TASK GOAL:
The lines to be extracted run from the start of the listing through the line containing "import random"; copy them exactly and nothing else.
========
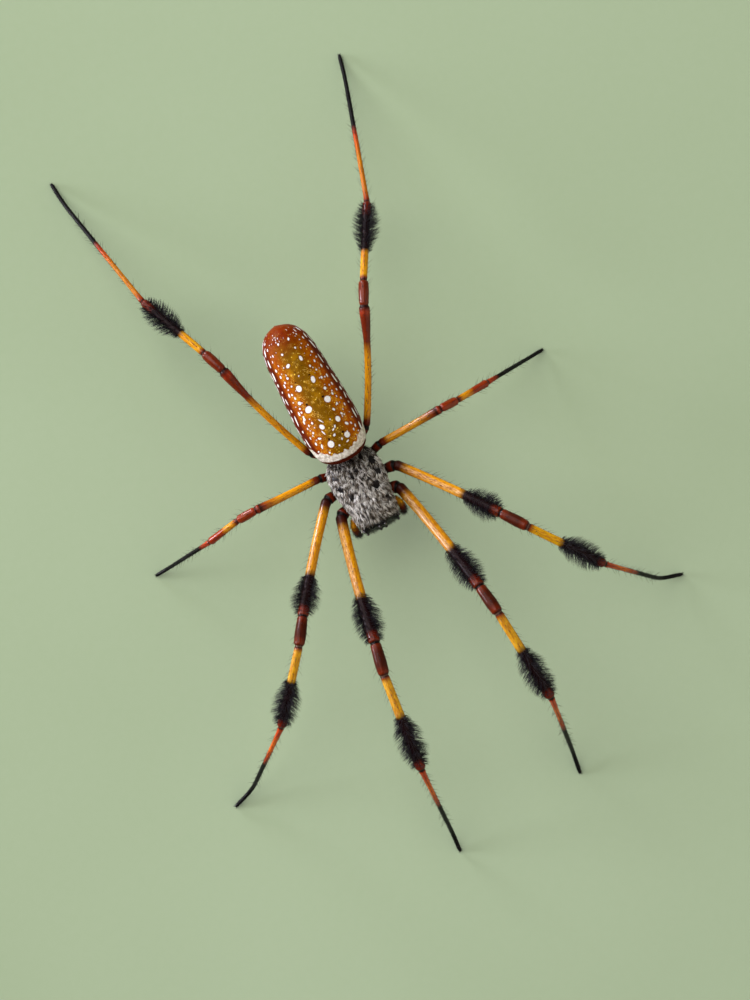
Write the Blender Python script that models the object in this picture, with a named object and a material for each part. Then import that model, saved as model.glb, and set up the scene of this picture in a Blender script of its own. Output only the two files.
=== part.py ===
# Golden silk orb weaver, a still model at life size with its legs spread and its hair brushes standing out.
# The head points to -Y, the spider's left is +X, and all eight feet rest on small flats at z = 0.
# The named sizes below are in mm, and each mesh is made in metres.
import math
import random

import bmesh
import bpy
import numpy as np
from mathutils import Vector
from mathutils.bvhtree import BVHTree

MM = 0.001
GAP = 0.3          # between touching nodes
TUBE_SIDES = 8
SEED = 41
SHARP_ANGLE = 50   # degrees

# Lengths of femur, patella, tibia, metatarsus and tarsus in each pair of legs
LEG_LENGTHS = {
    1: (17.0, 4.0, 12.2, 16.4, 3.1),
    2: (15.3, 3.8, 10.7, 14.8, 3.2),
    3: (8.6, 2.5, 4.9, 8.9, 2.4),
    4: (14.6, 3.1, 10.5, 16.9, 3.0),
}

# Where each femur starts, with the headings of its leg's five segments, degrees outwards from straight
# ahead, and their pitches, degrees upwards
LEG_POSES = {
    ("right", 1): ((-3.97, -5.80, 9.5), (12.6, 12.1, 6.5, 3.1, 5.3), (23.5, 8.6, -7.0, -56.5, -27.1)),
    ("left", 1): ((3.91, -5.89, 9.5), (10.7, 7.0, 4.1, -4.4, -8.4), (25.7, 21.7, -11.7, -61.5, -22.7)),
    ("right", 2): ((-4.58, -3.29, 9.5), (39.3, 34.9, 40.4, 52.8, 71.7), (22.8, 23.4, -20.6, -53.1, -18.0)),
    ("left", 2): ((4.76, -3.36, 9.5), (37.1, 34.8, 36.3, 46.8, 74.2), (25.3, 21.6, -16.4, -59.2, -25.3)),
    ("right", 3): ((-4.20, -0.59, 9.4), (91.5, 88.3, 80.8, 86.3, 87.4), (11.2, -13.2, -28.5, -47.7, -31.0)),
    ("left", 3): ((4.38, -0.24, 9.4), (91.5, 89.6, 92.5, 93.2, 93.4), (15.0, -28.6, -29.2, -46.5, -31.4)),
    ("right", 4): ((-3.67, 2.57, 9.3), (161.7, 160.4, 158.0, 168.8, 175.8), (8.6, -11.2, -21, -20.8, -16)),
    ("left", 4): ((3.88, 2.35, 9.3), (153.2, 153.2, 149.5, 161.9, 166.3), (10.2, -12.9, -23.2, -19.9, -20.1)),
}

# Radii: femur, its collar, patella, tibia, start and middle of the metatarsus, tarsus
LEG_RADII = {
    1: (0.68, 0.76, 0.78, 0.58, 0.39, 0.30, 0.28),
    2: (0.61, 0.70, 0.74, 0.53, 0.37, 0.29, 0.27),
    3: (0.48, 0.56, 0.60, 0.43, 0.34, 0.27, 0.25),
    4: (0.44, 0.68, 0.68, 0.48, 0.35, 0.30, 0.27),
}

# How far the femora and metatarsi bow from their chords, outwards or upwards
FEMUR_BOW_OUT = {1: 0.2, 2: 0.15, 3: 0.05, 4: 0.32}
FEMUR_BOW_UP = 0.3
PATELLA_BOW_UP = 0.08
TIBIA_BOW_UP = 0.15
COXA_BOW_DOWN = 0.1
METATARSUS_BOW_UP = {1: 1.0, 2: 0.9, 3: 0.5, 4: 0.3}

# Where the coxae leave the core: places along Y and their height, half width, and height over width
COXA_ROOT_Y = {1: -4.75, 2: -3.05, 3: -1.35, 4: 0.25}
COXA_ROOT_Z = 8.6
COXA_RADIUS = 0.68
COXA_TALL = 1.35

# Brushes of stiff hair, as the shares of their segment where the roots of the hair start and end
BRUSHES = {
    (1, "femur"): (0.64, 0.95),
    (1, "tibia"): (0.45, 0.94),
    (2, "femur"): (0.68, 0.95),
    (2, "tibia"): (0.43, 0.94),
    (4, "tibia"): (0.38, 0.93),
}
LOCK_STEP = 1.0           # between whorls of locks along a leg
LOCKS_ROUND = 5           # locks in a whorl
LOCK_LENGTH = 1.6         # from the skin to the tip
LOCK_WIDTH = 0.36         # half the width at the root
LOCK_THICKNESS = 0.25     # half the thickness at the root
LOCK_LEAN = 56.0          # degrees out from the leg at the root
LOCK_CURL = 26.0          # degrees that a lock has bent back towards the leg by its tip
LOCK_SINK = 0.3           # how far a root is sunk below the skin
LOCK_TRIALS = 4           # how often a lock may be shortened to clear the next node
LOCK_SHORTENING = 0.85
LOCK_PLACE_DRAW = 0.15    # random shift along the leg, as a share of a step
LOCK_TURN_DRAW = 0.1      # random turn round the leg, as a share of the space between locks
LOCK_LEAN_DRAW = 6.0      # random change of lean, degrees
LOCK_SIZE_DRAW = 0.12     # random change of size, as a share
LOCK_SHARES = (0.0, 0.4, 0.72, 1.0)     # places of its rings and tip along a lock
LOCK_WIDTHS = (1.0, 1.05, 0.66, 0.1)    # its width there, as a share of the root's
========
CORRECT RESULT:
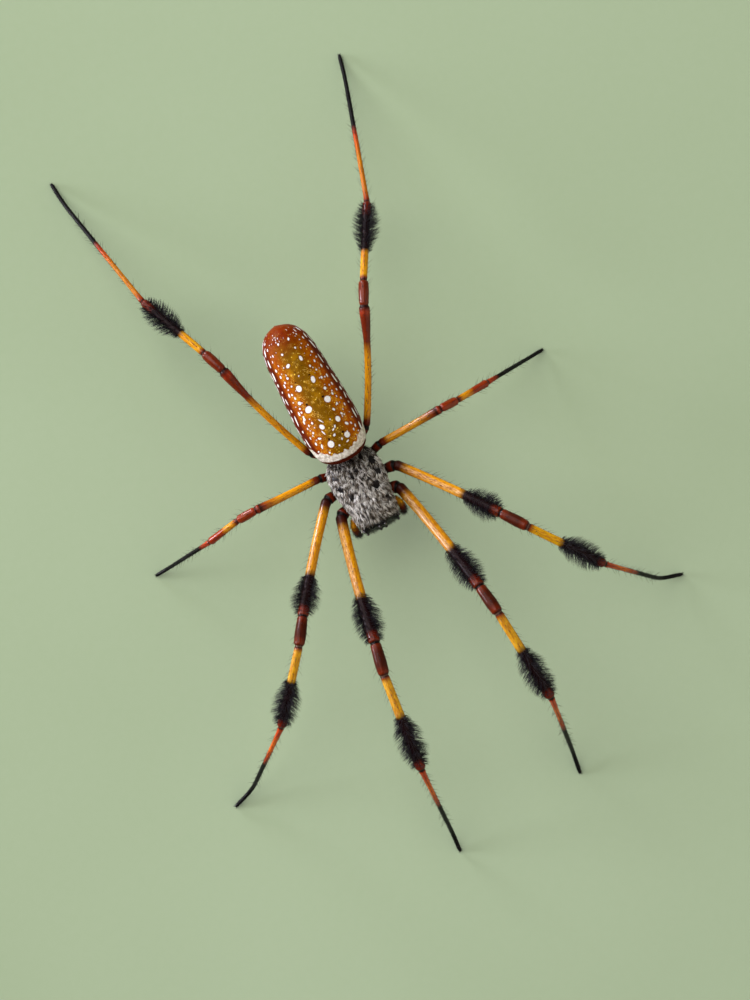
Write the Blender Python script that models the object in this picture, with a named object and a material for each part. Then import that model, saved as model.glb, and set up the scene of this picture in a Blender script of its own. Output only the two files.
=== part.py ===
# Golden silk orb weaver, a still model at life size with its legs spread and its hair brushes standing out.
# The head points to -Y, the spider's left is +X, and all eight feet rest on small flats at z = 0.
# The named sizes below are in mm, and each mesh is made in metres.
import math
import random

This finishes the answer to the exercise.